Government legislation ought to be outcomes-focused. The fact that there are hefty monetary penalties does not necessarily mean there will be increased food safety. Penalties for minor paperwork non-compliance simply creates the opportunity for bureaucratic nastiness and potentially may lead to corruption of the food safety enforcement system. Legislators need to retain an appreciation of the purpose for which the law is being created.

Commencing proceedings in court against infringers for minor paperwork omissions can potentially undermine the effectiveness of legislation. It is possibly time to review the way in which food law offences are prosecuted in all states and territories around Australia (refer to our previous FoodLegal bulletin article on one possible avenue to explore concerning this subject "Why not a Road Traffic style Demerit Points scheme for enforcing food law?"). There are other possibly better solutions and systems for food law enforcement (with a view to better food safety outcomes) that still require further work to be developed but a strictly technical code of hefty penalties, such as in the Queensland legislation, seems to be a case of laws that go against the flow.
 
The potential hardship that might be caused to any food business in Queensland caused by overlooking some minor technical compliance requirements, combined with the cost of defending a business against any charge brought on such technical grounds, creates a potential handicap for a food business operating in Queensland.
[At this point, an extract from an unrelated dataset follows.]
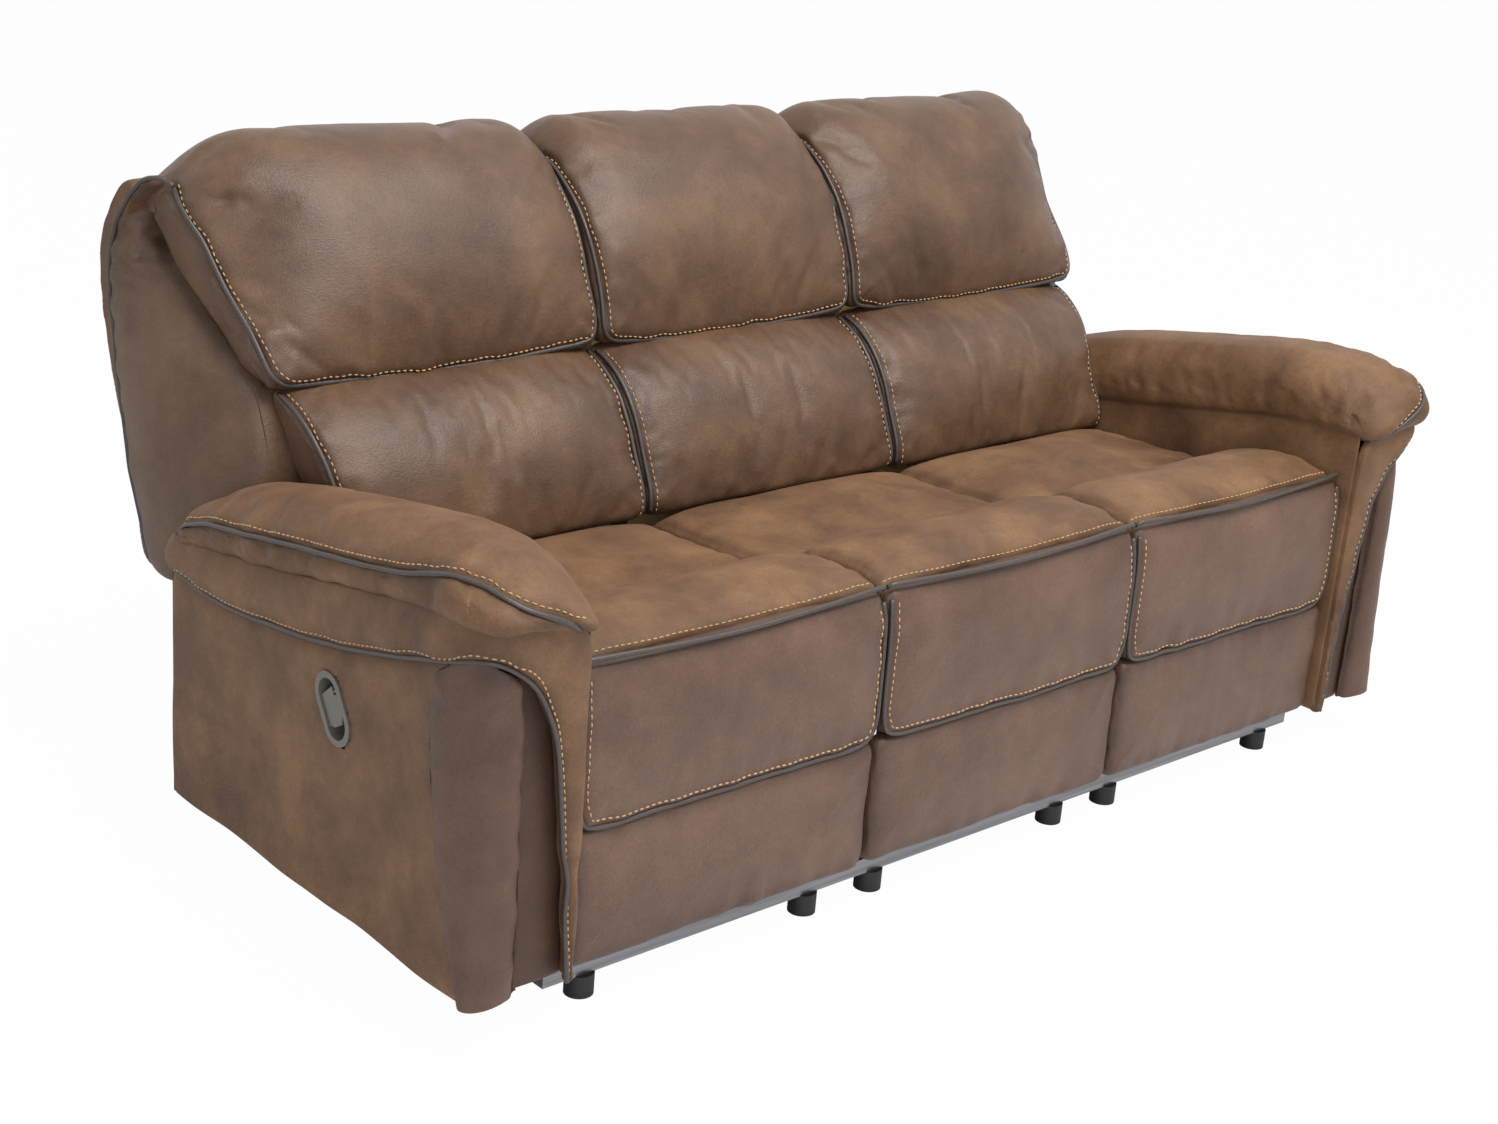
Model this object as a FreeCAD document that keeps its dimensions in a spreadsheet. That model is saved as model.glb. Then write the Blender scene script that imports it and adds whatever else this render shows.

The Queensland law seems to be out-of-kilter with the simpler framework that was planned for during the past decade of discussions at Ministerial Council level in relation to a uniform national approach to food law.


This is general information rather than legal advice and is current as of 30 Oct 2021. We therefore recommend you seek legal advice for your particular circumstances if you want to rely on advice or information to be a basis for any commercial decision-making by you or your business.